2Verify traffic distribution across ingress pods
Check your Ingress resource definitions for wildcard host configurations (e.g., `host: '*'`) and compare `kubernetes_network_rx_size` across ingress pods to see if one pod is handling disproportionate traffic. The `single-ingress-container-overload-during-traffic-spikes` insight shows this is a common misconfiguration where all traffic hits a single container despite having multiple replicas, creating a single point of failure. If you see one pod receiving 80%+ of traffic while others are idle, you need to fix your Ingress rules to use specific hosts rather than wildcards.
3Distinguish ingress saturation from backend saturation
This is critical and often misdiagnosed: check your backend application pods' `kubernetes_cpu_usage` alongside ingress metrics. If backend pods show moderate CPU (40-70%) while response times degrade, you're likely hitting backend concurrency limits from event loop blocking, not ingress capacity issues. The `load-balancer-queue-buildup-from-backend-concurrency-limits` insight explains how NGINX queues requests when backends appear busy despite having CPU headroom. In this case, scaling ingress won't help—you need to address backend concurrency or add backend replicas instead.
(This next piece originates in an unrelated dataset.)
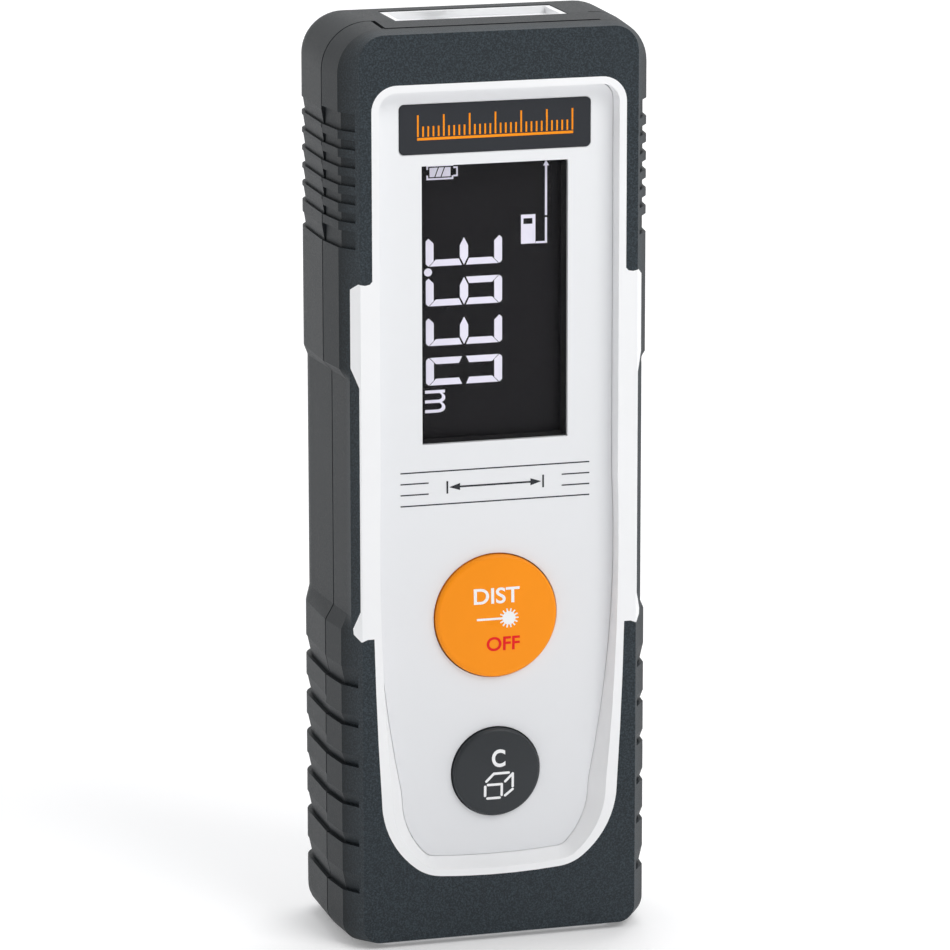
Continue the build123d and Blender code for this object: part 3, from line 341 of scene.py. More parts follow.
def face_film():
    material, tree, shader, where = start_finish("face_film")
    low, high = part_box("face_plate")
    height = add_range(tree, split_axes(tree, where)["Z"], low.z, high.z, 0.0, 1.0)
    # Painted shade: the colour runs from the lighter top down to the darker foot.
    tree.links.new(add_mix(tree, height, FACE_SHADED_FOOT, FACE_LIT_TOP), shader.inputs["Base Color"])
    grain = add_noise(tree, where, 0.2, 2.0)
    tree.links.new(add_range(tree, grain, 0.3, 0.7, 0.4, 0.5), shader.inputs["Roughness"])
    add_bump(tree, shader, grain, 0.002)
    return material


finishes["face_grey"] = face_film()

# %% [markdown]
# ## Clear pieces and the display
# The pane over the display is thin and flat, so it only dims and reflects a little. A full glass
# shader would bend light twice and darken what is under it, so a nearly clear Alpha is used. The
# display is black glass with a faint violet cast, and its lit marks glow a little by themselves.

# %% Clear pieces, display and light guide
def clear_pane(name, colour, alpha, rough, tint_size):
    material, tree, shader, where = start_finish(name)
    haze = add_noise(tree, where, tint_size, 2.0)
    tree.links.new(add_mix(tree, haze, shaded(colour, 0.9), colour), shader.inputs["Base Color"])
    tree.links.new(add_range(tree, haze, 0.3, 0.7, rough, rough + 0.04), shader.inputs["Roughness"])
    set_sockets(shader, {"Alpha": alpha, "IOR": 1.49})
    return material


def display_black():
    material, tree, shader, where = start_finish("display_black")
    cells = tree.nodes.new("ShaderNodeTexVoronoi")
    cells.inputs["Scale"].default_value = 1.0 / (0.2 * MM)
    tree.links.new(where, cells.inputs["Vector"])
    speck = add_range(tree, cells.outputs["Distance"], 0.0, 0.8, 0.0, 1.0)
    tree.links.new(add_mix(tree, speck, (0.0085, 0.008, 0.0095), (0.012, 0.0115, 0.0135)),
                   shader.inputs["Base Color"])
    tree.links.new(add_range(tree, speck, 0.0, 1.0, 0.22, 0.3), shader.inputs["Roughness"])
    set_sockets(shader, {"Specular IOR Level": 0.1})
    return material


def lit_milk():
    material, tree, shader, where = start_finish("lit_milk")
    cloud = add_noise(tree, where, 2.5, 2.0)
    tone = add_mix(tree, cloud, (0.70, 0.68, 0.80), (0.80, 0.78, 0.88))
    tree.links.new(tone, shader.inputs["Base Color"])
    tree.links.new(add_range(tree, cloud, 0.3, 0.7, 0.35, 0.45), shader.inputs["Roughness"])
    set_sockets(shader, {"Emission Color": (0.84, 0.81, 0.95, 1), "Emission Strength": 0.3})
    return material


finishes["clear_pane"] = clear_pane("clear_pane", (0.005, 0.005, 0.006), 0.05, 0.03, 30.0)
finishes["lens_glass"] = clear_pane("coated_lens", (0.10, 0.16, 0.30), 0.45, 0.02, 4.0)
finishes["display_black"] = display_black()
finishes["light_guide"] = lit_milk()

# %% [markdown]
# ## Metals
# Springs, cans, screws and the laser's barrel are metal. Plating is smooth with faint clouds, and a
# turned or blackened piece is rougher. Stretching the noise along one axis gives the brushed look.

# %% Metals
def metal(name, colour, rough, brush_mm, stretch=(1, 1, 1), depth_mm=0.002):
    material, tree, shader, where = start_finish(name)
    mapping = tree.nodes.new("ShaderNodeMapping")
    mapping.inputs["Scale"].default_value = stretch
    tree.links.new(where, mapping.inputs["Vector"])
    marks = add_noise(tree, mapping.outputs["Vector"], brush_mm, 3.0)
    tree.links.new(add_mix(tree, marks, shaded(colour, 0.85), colour), shader.inputs["Base Color"])
    tree.links.new(add_range(tree, marks, 0.3, 0.7, rough - 0.06, rough + 0.08), shader.inputs["Roughness"])
    add_bump(tree, shader, marks, depth_mm)
    set_sockets(shader, {"Metallic": 1.0})
    return material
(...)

4Check network bandwidth and error rates
Look at `kubernetes_network_rx_size` and `kubernetes_network_transaction_size` to see if you're hitting network bandwidth limits (typically 1-10 Gbps depending on your setup), and check `kubernetes_network_errors` during peak periods. High error rates (>1% of connections) when you're not at bandwidth limits often indicate configuration issues like insufficient worker connections, low keepalive settings, or timeout mismatches. These are tuning problems, not capacity problems—scaling won't fix them.
5Rule out pod churn as the root cause
Check if latency spikes and `kubernetes_network_errors` correlate with deployment events or pod restarts rather than traffic volume itself. The `network-error-rate-spike-during-pod-churn` insight shows connection failures often spike when pod IPs change during rollouts, as traffic continues hitting terminating pods. If your errors happen during deployments regardless of traffic level, you need proper preStop hooks with 10-30 second delays and connection draining configured, not more ingress capacity.
Technologies
Related Insights
Single Ingress Container Overload During Traffic Spikes
critical
Configuring Ingress with wildcard host directs all traffic to one container, overwhelming it during spikes and potentially taking down the entire cluster. Load balancing capabilities are unused, creating single point of failure.
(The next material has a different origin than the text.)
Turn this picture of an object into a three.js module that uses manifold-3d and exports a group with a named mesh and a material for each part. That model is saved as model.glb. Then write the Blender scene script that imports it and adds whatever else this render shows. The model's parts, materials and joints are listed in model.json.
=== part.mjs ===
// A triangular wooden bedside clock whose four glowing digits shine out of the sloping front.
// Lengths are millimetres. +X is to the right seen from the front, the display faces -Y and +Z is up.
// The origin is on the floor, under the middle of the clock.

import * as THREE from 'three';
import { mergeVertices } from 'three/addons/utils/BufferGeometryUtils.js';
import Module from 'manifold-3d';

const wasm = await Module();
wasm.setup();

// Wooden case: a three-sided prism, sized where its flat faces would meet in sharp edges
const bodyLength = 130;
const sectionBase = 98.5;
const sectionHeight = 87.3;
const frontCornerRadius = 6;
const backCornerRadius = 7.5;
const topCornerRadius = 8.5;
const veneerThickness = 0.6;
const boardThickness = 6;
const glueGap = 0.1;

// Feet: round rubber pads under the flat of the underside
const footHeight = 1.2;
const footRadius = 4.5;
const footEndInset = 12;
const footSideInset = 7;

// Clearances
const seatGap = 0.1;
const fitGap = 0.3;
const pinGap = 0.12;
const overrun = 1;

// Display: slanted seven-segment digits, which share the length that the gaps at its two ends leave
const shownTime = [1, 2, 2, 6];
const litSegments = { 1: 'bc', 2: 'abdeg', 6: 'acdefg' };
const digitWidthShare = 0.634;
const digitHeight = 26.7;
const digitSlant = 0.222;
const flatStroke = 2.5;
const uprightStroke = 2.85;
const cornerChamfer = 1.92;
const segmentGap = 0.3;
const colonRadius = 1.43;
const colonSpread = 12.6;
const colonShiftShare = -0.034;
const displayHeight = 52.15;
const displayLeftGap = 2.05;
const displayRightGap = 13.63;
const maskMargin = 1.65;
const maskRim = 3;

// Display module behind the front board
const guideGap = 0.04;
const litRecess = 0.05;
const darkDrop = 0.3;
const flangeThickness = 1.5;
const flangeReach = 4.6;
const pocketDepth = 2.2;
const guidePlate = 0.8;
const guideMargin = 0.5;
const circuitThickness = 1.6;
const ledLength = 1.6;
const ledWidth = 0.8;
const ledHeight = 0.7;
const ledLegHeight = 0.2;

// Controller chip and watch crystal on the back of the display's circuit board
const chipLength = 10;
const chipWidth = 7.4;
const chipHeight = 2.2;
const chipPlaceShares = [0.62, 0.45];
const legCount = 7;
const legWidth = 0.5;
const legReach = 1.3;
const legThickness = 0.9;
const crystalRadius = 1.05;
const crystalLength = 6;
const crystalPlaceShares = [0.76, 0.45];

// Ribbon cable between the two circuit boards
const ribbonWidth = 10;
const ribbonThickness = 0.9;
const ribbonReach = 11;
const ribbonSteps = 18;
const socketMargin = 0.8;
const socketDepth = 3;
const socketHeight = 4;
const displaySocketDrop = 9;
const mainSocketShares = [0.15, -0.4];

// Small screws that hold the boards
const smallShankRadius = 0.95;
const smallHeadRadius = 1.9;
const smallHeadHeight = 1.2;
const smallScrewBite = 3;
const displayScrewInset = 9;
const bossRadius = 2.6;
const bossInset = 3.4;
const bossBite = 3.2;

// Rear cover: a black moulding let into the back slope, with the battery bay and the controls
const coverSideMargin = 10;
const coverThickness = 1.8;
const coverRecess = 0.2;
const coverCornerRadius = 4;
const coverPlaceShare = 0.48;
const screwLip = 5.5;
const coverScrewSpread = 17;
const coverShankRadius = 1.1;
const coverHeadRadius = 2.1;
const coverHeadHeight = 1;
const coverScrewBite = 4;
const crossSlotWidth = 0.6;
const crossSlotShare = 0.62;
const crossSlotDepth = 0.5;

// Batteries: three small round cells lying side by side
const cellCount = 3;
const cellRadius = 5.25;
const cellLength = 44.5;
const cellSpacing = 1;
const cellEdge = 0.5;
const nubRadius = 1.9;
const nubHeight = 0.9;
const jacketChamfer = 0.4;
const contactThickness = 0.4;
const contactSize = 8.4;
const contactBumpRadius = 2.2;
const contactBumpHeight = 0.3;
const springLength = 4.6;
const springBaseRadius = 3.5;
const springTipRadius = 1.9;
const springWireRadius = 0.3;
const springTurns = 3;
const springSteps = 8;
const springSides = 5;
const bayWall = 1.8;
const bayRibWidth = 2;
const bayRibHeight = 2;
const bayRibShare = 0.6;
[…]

Load Balancer Queue Buildup from Backend Concurrency Limits
critical
When backend FastAPI workers experience event loop blocking, NGINX ingress accumulates requests in upstream queues as backends appear busy despite having available CPU capacity. This results in increased queue wait times and eventually gateway timeouts for clients, creating a cascading latency problem.
Network Error Rate Spike During Pod Churn
warning
Connection failures and network errors spike during rolling deployments or node failures when pod IPs change faster than service mesh or load balancer updates can propagate. Downstream services continue sending traffic to terminating pods or stale endpoints.